The guy who gave us our pizza asked, “Where are you from?” When I said, America, California, his first response was, “What do you think about your president?” In every place I’ve been along my trip people have asked me that–one guy, a Frenchman sitting next to me on the plane from Bangkok to Cairo, even shook my had to congratulate me for helping to elect Obama. Well, when the pizza guy asked us, I said I was very glad, but admitted that my mom is less than enthusiastic. He proceeded to tell us his opinions on the subject, which I happened to agree with, but which were entirely unprompted. It’s fascinating how willing, and how eager people are to talk about subjects that might be shied away from at home. 

After our visit to the lost and found, we stopped for a rest at this cafe where the man next to me, 83 and with a heart transplant (at least that's what I think he said, in French) befriended us.

After our visit to the lost and found, we stopped for a rest at this cafe where the man next to me, 83 and with a heart transplant (at least that's what I think he said, in French) befriended us.

After the pizza and a nutella crepe for lunch, we headed to the Service des Objets Trouves, Paris’ lost and found. Apparently stuff actually does make its way there, as did we after a few metro transfers, only to find out that if my camera had been found on the bus, and turned in, it would take them a week to get it. Argh. I’m not overly optimistic that it will be found, but I figured I should at least check. So, looks like we’ll be back to the Service des Objets Trouves again on Wednesday before leaving town…

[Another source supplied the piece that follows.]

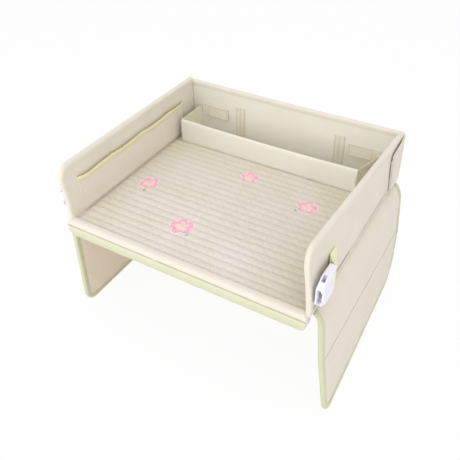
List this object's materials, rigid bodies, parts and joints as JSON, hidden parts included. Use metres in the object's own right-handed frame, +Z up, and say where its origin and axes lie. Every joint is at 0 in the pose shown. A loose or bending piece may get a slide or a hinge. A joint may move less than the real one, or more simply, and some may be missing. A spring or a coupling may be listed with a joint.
{
  "type": "car seat tray table",
  "caption": "Fabric-covered activity tray with a quilted top, fold-down side and back walls, mesh pockets, a rear organiser trough, strap buckles and fold-under leg panels.",
  "frame": {"origin": "middle of the bounding box, on the plane under the feet", "axes": "+Z up, +X to the right of a child sitting at the tray, +Y from the child's side to the back wall"},
  "size_m": [0.4552, 0.36, 0.292],
  "materials": {
    "cream_fabric": "oxford cloth, matte",
    "beige_lining": "lining cloth, matte",
    "quilt_fabric": "quilted cloth, matte",
    "lip_fabric": "padded cloth, matte",
    "cream_tape": "folded edge tape",
    "green_tape": "folded edge tape and webbing",
    "pale_elastic": "gathered elastic tape",
    "mesh_fabric": "open net",
    "panel_board": "stiff plastic sheet, matte",
    "hook_tape": "hook-and-loop tape",
    "white_plastic": "moulded, satin"
  },
  "bodies": {
    "base": {"base_board": "panel_board", "base_underside_cover": "beige_lining", "tray_quilt": "quilt_fabric", "trough_floor_pad": "cream_fabric", "front_lip_pad": "lip_fabric", "front_lip_binding": "green_tape"},
    "back_wall": {"back_wall_board": "panel_board", "back_wall_inner_cover": "cream_fabric", "back_wall_outer_cover": "cream_fabric", "back_wall_edge_tape": "cream_tape", "left_loop_strip": "cream_tape", "right_loop_strip": "cream_tape"},
    "trough_front": {"trough_front_board": "panel_board", "trough_front_cover": "cream_fabric", "left_trough_end": "cream_fabric", "right_trough_end": "cream_fabric"},
    "left_wall": {"left_wall_board": "panel_board", "left_wall_inner_cover": "cream_fabric", "left_wall_outer_cover": "cream_fabric", "left_wall_edge_tape": "cream_tape", "left_pocket_net": "mesh_fabric", "left_pocket_elastic": "pale_elastic", "left_wall_loop_patch": "hook_tape", "left_buckle_webbing": "green_tape"},
    "left_buckle": {"left_buckle_half": "white_plastic"},
    "left_flap": {"left_corner_flap": "cream_fabric", "left_flap_hook_patch": "hook_tape"},
    "left_tab": {"left_trough_tab": "cream_tape"},
    "left_leg_upper": {"left_leg_upper_board": "panel_board", "left_leg_upper_outer_cover": "cream_fabric", "left_leg_upper_inner_cover": "beige_lining", "left_leg_upper_front_tape": "green_tape", "left_leg_upper_rear_tape": "green_tape"},
    "left_leg_lower": {"left_leg_lower_board": "panel_board", "left_leg_lower_outer_cover": "cream_fabric", "left_leg_lower_inner_cover": "beige_lining", "left_leg_lower_tape": "green_tape"},
    "right_wall": {"right_wall_board": "panel_board", "right_wall_inner_cover": "cream_fabric", "right_wall_outer_cover": "cream_fabric", "right_wall_edge_tape": "cream_tape", "right_pocket_net": "mesh_fabric", "right_pocket_elastic": "pale_elastic", "right_wall_loop_patch": "hook_tape", "right_buckle_webbing": "green_tape"},
    "right_buckle": {"right_buckle_half": "white_plastic"},
    "right_flap": {"right_corner_flap": "cream_fabric", "right_flap_hook_patch": "hook_tape"},
    "right_tab": {"right_trough_tab": "cream_tape"},
    "right_leg_upper": {"right_leg_upper_board": "panel_board", "right_leg_upper_outer_cover": "cream_fabric", "right_leg_upper_inner_cover": "beige_lining", "right_leg_upper_front_tape": "green_tape", "right_leg_upper_rear_tape": "green_tape"},
    "right_leg_lower": {"right_leg_lower_board": "panel_board", "right_leg_lower_outer_cover": "cream_fabric", "right_leg_lower_inner_cover": "beige_lining", "right_leg_lower_tape": "green_tape"}
  },
  "joints": [
    {"name": "back_wall_fold", "type": "hinge", "parent": "base", "child": "back_wall", "pos_m": [-0.00704, 0.179, 0.202], "axis": [-1, 0, 0], "range_deg": [0, 90], "deforming": ["left_trough_end", "right_trough_end"]},
    {"name": "trough_fold", "type": "hinge", "parent": "base", "child": "trough_front", "pos_m": [-0.00704, 0.1127, 0.202], "axis": [-1, 0, 0], "range_deg": [0, 90], "deforming": ["left_trough_end", "right_trough_end"]},
    {"name": "left_wall_fold", "type": "hinge", "parent": "base", "child": "left_wall", "pos_m": [-0.20734, -0.173, 0.202], "axis": [0, -1, 0], "range_deg": [0, 90], "deforming": ["left_corner_flap", "left_flap_hook_patch"]},
    {"name": "left_buckle_swing", "type": "hinge", "parent": "left_wall", "child": "left_buckle", "pos_m": [-0.21384, -0.1262, 0.24], "axis": [0, 0, -1], "range_deg": [0, 100]},
    {"name": "left_flap_peel", "type": "hinge", "parent": "back_wall", "child": "left_flap", "pos_m": [-0.21014, 0.1763, 0.202], "axis": [0, 0, -1], "range_deg": [0, 100]},
    {"name": "left_tab_peel", "type": "hinge", "parent": "back_wall", "child": "left_tab", "pos_m": [-0.18204, 0.1727, 0.202], "axis": [0, 0, -1], "range_deg": [0, 65]},
    {"name": "left_leg_fold_under", "type": "hinge", "parent": "base", "child": "left_leg_upper", "pos_m": [-0.20389, -0.173, 0.1995], "axis": [0, -1, 0], "range_deg": [0, 92]},
    {"name": "left_leg_half_fold", "type": "hinge", "parent": "left_leg_upper", "child": "left_leg_lower", "pos_m": [-0.2162, -0.173, 0.10786], "axis": [0, 1, 0], "range_deg": [-125, 0]},
    {"name": "right_wall_fold", "type": "hinge", "parent": "base", "child": "right_wall", "pos_m": [0.19326, -0.173, 0.202], "axis": [0, 1, 0], "range_deg": [0, 90], "deforming": ["right_corner_flap", "right_flap_hook_patch"]},
    {"name": "right_buckle_swing", "type": "hinge", "parent": "right_wall", "child": "right_buckle", "pos_m": [0.19976, -0.1262, 0.24], "axis": [0, 0, 1], "range_deg": [0, 100]},
    {"name": "right_flap_peel", "type": "hinge", "parent": "back_wall", "child": "right_flap", "pos_m": [0.19606, 0.1763, 0.202], "axis": [0, 0, 1], "range_deg": [0, 100]},
    {"name": "right_tab_peel", "type": "hinge", "parent": "back_wall", "child": "right_tab", "pos_m": [0.16246, 0.1727, 0.202], "axis": [0, 0, 1], "range_deg": [0, 65]},
    {"name": "right_leg_fold_under", "type": "hinge", "parent": "base", "child": "right_leg_upper", "pos_m": [0.18981, -0.173, 0.1995], "axis": [0, 1, 0], "range_deg": [0, 92]},
    {"name": "right_leg_half_fold", "type": "hinge", "parent": "right_leg_upper", "child": "right_leg_lower", "pos_m": [0.20862, -0.173, 0.10759], "axis": [0, -1, 0], "range_deg": [-125, 0]}
  ],
  "couplings": [
    {"joint": "trough_fold", "follows": "back_wall_fold", "ratio": 1}
  ]
}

We finished off the day with a Rick Steve’s recommended bus tour, and dinner in Montmartre after an evening view of Paris and a walk through the Sacré-Cœur–a quick one, since we were hungry after so much walking, touring, and only a bit of pizza at lunch! 

The walk back to the metro from the Sacré-Cœur was thru the Pigalle area, including the Moulin Rouge as well as many establishments that my mom and I were not going to visit!